Quarrel, similarly, has its own little bit of magic wool. One of my first criticisms of the videogame was that it doesn’t have a facility to add up the total score of words as you try to make them, so you can see which of your options has the best score before you submit it. It seemed like a beneficial feature to add, but Gary shook his head wisely as soon as I brought it up, and I could see why as soon as I played the board game. There’s nothing to stop you doing the mental arithmetic yourself of course – well, nothing more than the increasingly deafening countdown clock and the pressure of your opponent – but the reality is that you don’t. You roughly gauge rather than accurately count, and it means that there’s a fantastic moment of reveal, when you find out if ‘gusher’ beats ‘sorghum’ which wouldn’t be there if you’d seen the sum all along.

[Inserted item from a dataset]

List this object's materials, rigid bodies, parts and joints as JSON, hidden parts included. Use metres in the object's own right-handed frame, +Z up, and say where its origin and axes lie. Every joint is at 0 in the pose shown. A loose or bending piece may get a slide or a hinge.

The other thing I learned at Denki, though, was that ‘magic wool’ is a rubbish name for what I’m talking about. Magic is as insidious and unhelpful a word as ‘fun’ – always happy to slip into a sentence and save you from having to articulate with any kind of precision what you actually mean. Penn’s design methodology, honed over literally hundreds of games over the last fifteen years, does a good job of being more specific.

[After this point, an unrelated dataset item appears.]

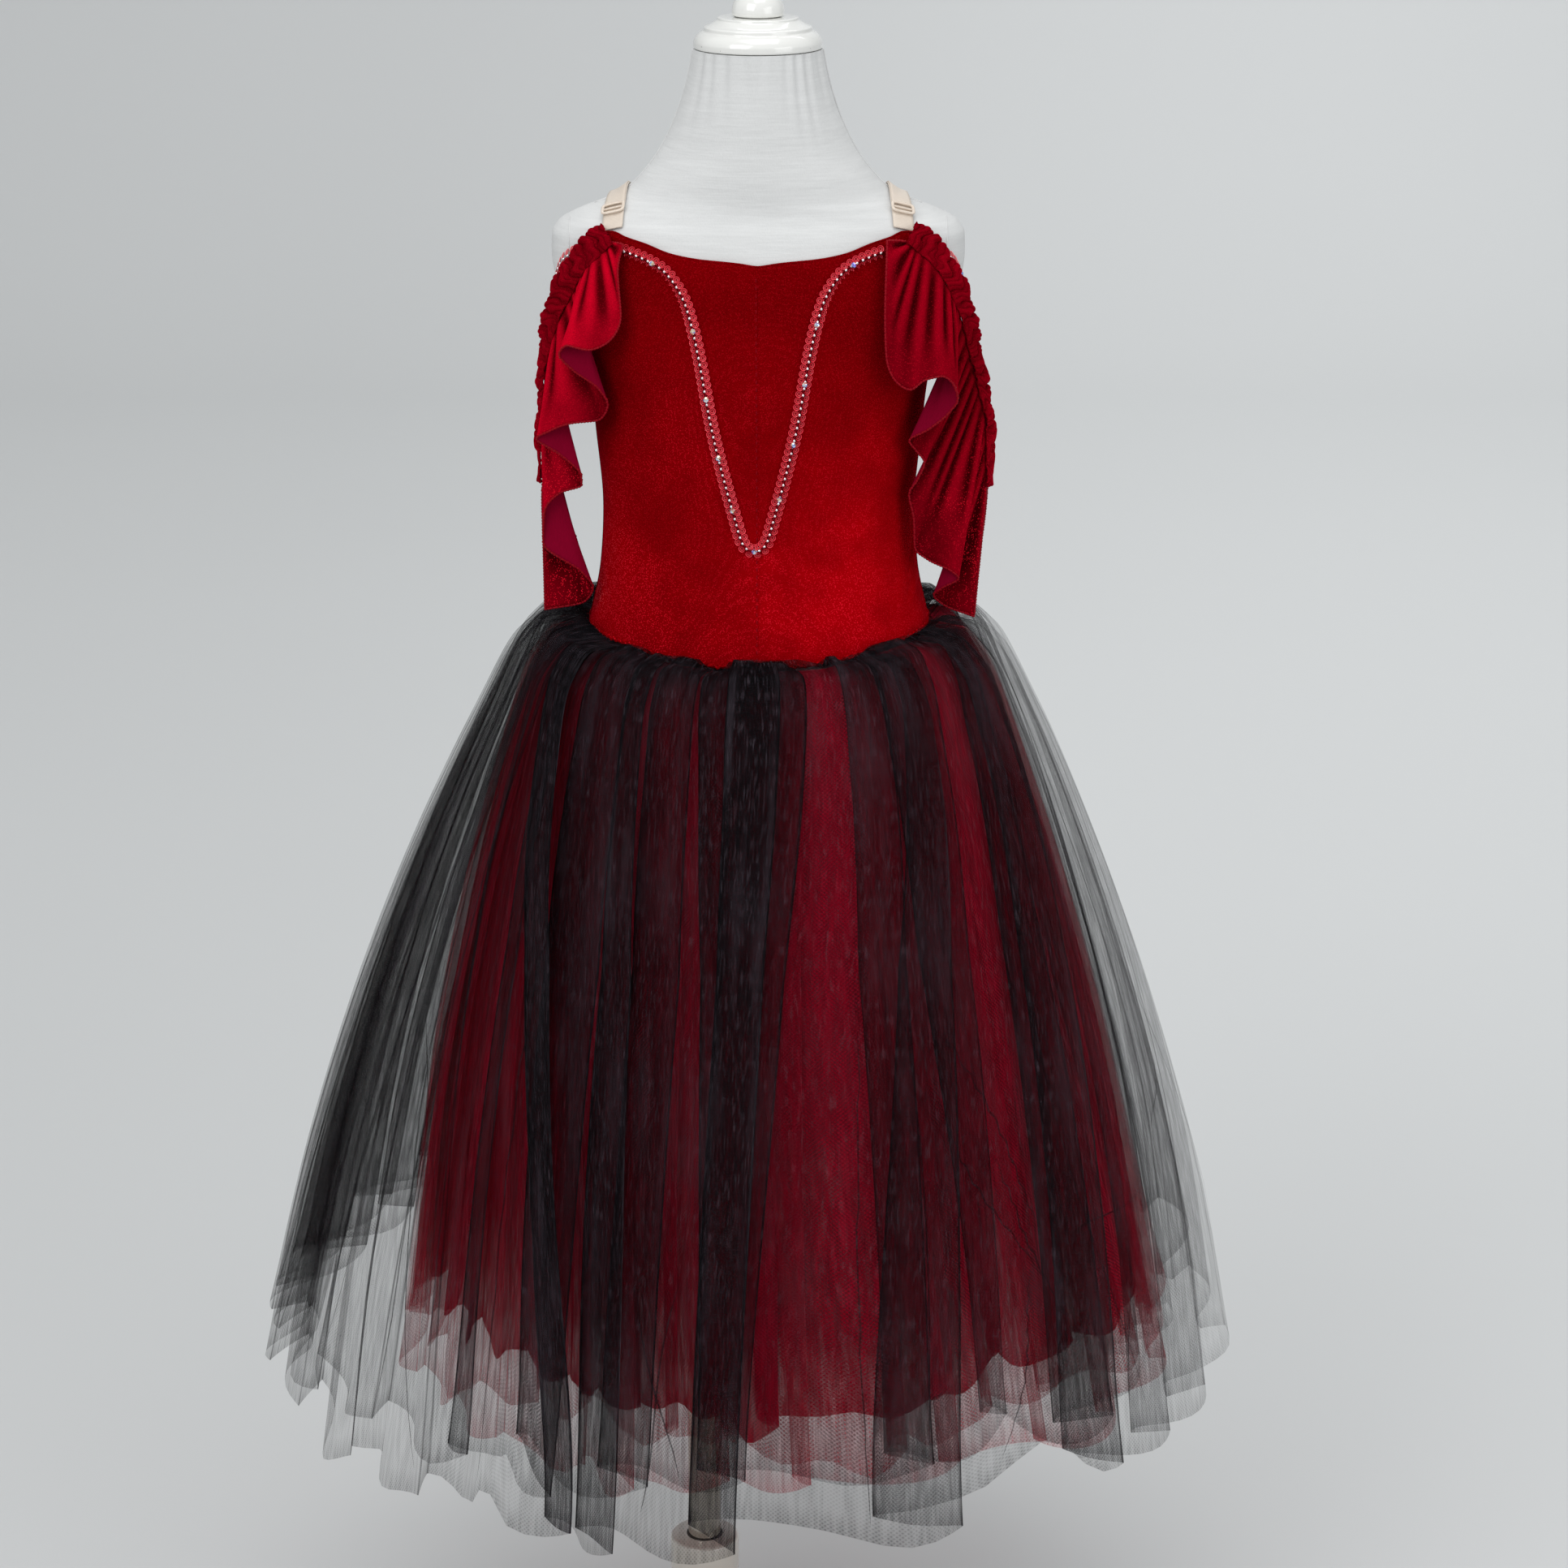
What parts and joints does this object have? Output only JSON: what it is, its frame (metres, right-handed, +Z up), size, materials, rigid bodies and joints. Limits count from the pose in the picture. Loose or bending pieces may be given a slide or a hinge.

For him, the hallmarks of a good game come through its feel, and through the way it proves itself to be alive, dramatic and convenient to its players, and through the twists it provides to conventional expectations. Many happy hours can be (and indeed were) spent plumbing the depths of what each of those five principles means in practice, but I think my magic wool translates into the point where Denki ‘dramatic’ meets Denki ‘alive’. It’s the vital spark in the gaming machine which gives out a tiny little bit more than you put in. And, much as I loved playing it, and learned a lot from it, it’s exactly the thing that board game Quarrel could never deliver.